If all that quick cutting worked for me, to create excitement or suspense, I wouldn't have any objection to it--but it just gives me a headache and annoys me. If the way it's edited is noticeable, not to mention irritating, to a viewer, then it's not good editing, in my humble opinion. (Unless you buy into the suggestion that he's creating some new kind of bold art by deliberately challenging your way of watching movies, which is one of the least believable suggestions I've heard in some time). And yes, as you point out, in "The Rock" and "Armageddon," the credibility factor is so low that I find myself losing all involvement in the thing. I finally watched "Pearl Harbor" about a year ago, desperate for something to see while my wife was off at school, and I thought it had some decent stuff, as far as the staging of the action goes--and some not-bad work by the actors.

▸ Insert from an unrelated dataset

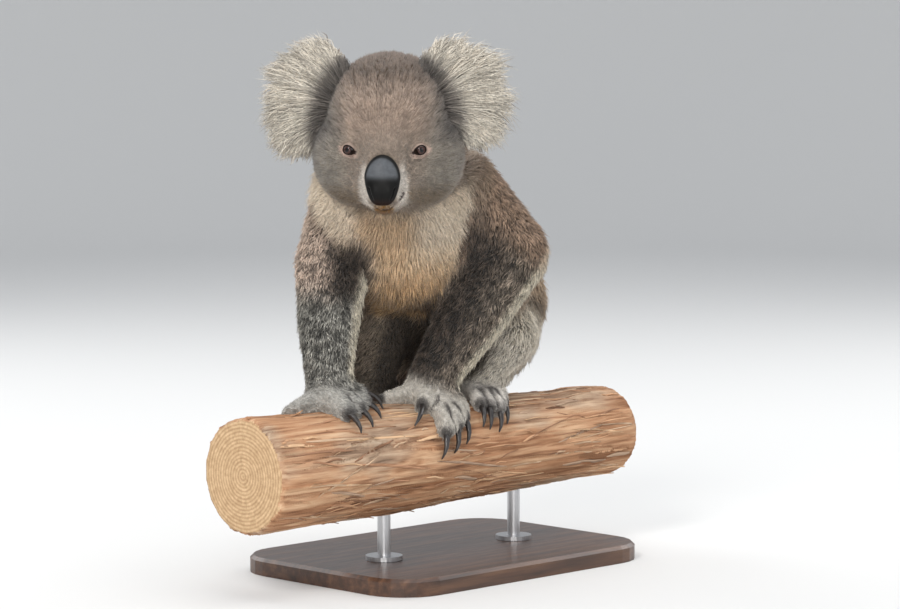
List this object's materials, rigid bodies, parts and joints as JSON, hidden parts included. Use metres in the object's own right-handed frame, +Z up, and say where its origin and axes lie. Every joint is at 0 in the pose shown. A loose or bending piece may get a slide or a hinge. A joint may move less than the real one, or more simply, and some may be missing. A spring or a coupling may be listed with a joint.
{
  "type": "koala model",
  "caption": "Life-size koala model, poised on a cut length of gum branch that a plain display stand holds up.",
  "frame": {"origin": "on the floor, under the middle of the whole model's bounding box", "axes": "+Z up, +X to the koala's left, and the koala faces -Y"},
  "size_m": [0.396, 0.4072, 0.4915],
  "materials": {
    "fur": "dense matte grey-brown coat, cream on the chest",
    "ear_fur": "long pale grey and white hair",
    "nose_skin": "finely grained, dark, slightly shiny skin",
    "eye": "wet, clear over a red-brown iris",
    "claw_horn": "dark polished horn",
    "bark": "orange-brown stringy gum bark, pale sawn ends",
    "base_wood": "dark stained, satin",
    "rod_steel": "brushed"
  },
  "bodies": {
    "root": {"claw_foot_left_1": "claw_horn", "claw_foot_left_2": "claw_horn", "claw_foot_left_3": "claw_horn", "claw_foot_left_4": "claw_horn", "claw_foot_right_1": "claw_horn", "claw_foot_right_2": "claw_horn", "claw_foot_right_3": "claw_horn", "claw_foot_right_4": "claw_horn", "claw_hand_left_1": "claw_horn", "claw_hand_left_2": "claw_horn", "claw_hand_left_3": "claw_horn", "claw_hand_left_4": "claw_horn", "claw_hand_left_5": "claw_horn", "claw_hand_right_1": "claw_horn", "claw_hand_right_2": "claw_horn", "claw_hand_right_3": "claw_horn", "claw_hand_right_4": "claw_horn", "claw_hand_right_5": "claw_horn", "ear_left": "ear_fur", "ear_right": "ear_fur", "eye_left": "eye", "eye_right": "eye", "foot_left": "fur", "foot_right": "fur", "forearm_left": "fur", "forearm_right": "fur", "hand_left": "fur", "hand_right": "fur", "head": "fur", "neck": "fur", "nose": "nose_skin", "perch_branch": "bark", "shank_left": "fur", "shank_right": "fur", "stand_base": "base_wood", "stand_rod_far": "rod_steel", "stand_rod_near": "rod_steel", "thigh_left": "fur", "thigh_right": "fur", "trunk": "fur", "upper_arm_left": "fur", "upper_arm_right": "fur"}
  },
  "joints": []
}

It's plenty corny and silly, though, and drove me crazy with how modern and untrue to the period much of the dialog and behavior were. It'll take some convincing to get me to bother with another Michael Bay movie...and I LOVE summer movies in general.

Thom McGregor said...

I have disliked, perhaps even hated Michael Bay in the past. I don't recall ever being more annoyed in a theater than when I saw "The Rock." What was I doing there? I can't remember! But I have to, nay, need to hold out hope for "The Island." I can't help it. Ewan!